Task: Copy these lines exactly and nothing else: from the line holding "The FreeCAD and" to the line holding "1), 0, True)", both lines included.

Material:
──────

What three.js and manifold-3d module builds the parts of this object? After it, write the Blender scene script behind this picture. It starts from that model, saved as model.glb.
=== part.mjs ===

──────

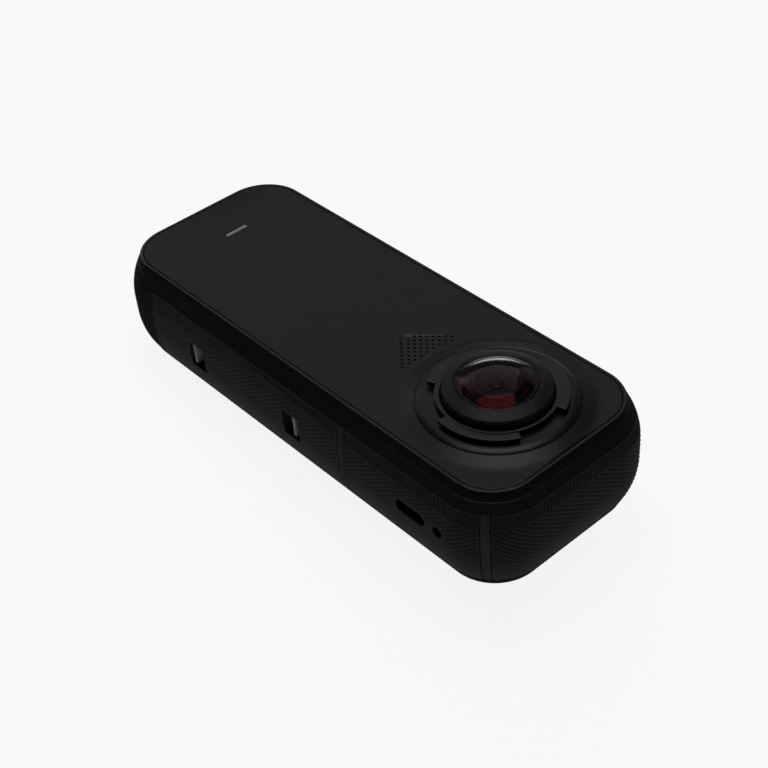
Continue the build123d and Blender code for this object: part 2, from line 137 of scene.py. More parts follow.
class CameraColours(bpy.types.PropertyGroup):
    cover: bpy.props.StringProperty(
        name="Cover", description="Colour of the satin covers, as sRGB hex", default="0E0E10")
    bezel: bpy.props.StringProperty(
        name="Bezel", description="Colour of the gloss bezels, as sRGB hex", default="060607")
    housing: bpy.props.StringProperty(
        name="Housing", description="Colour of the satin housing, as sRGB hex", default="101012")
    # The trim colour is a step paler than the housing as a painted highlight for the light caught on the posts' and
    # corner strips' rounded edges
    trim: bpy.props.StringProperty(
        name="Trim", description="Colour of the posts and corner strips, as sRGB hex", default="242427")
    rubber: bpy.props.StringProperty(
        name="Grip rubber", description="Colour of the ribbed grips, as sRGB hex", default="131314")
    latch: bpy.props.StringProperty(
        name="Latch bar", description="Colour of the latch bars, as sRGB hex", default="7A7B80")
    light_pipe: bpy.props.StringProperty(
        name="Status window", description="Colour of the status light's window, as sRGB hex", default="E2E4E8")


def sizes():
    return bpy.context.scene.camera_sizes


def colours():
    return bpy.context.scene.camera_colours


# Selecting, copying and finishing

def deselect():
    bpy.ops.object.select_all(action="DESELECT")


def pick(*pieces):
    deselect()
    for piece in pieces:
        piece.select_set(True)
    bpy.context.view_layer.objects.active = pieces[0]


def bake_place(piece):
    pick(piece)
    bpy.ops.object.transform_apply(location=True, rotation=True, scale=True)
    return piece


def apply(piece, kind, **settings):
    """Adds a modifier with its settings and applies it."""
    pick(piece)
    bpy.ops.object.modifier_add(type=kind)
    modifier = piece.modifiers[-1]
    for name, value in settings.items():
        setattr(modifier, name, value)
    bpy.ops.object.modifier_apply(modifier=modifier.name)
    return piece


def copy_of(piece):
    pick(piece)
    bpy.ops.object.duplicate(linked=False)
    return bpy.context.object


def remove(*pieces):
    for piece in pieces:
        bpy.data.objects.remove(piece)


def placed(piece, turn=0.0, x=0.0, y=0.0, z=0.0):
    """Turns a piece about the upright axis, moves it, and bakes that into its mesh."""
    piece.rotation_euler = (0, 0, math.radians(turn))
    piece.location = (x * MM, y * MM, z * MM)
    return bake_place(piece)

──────

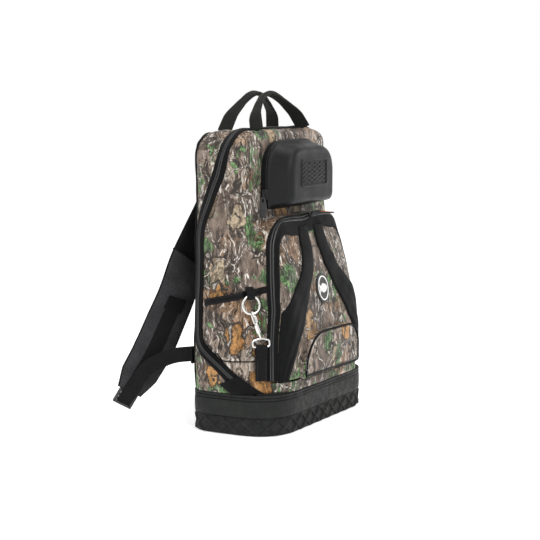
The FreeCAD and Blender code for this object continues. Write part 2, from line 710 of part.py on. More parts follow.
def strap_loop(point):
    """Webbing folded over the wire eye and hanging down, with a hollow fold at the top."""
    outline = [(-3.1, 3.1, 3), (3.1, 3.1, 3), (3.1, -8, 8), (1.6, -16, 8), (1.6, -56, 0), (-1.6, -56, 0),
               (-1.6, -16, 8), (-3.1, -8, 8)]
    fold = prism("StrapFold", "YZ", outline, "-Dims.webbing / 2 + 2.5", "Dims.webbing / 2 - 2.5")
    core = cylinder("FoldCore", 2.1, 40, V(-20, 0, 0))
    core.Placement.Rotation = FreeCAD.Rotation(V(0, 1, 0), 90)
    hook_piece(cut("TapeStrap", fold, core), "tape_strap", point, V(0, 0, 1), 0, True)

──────

Task answer:
The FreeCAD and Blender code for this object continues. Write part 2, from line 710 of part.py on. More parts follow.
def strap_loop(point):
    """Webbing folded over the wire eye and hanging down, with a hollow fold at the top."""
    outline = [(-3.1, 3.1, 3), (3.1, 3.1, 3), (3.1, -8, 8), (1.6, -16, 8), (1.6, -56, 0), (-1.6, -56, 0),
               (-1.6, -16, 8), (-3.1, -8, 8)]
    fold = prism("StrapFold", "YZ", outline, "-Dims.webbing / 2 + 2.5", "Dims.webbing / 2 - 2.5")
    core = cylinder("FoldCore", 2.1, 40, V(-20, 0, 0))
    core.Placement.Rotation = FreeCAD.Rotation(V(0, 1, 0), 90)
    hook_piece(cut("TapeStrap", fold, core), "tape_strap", point, V(0, 0, 1), 0, True)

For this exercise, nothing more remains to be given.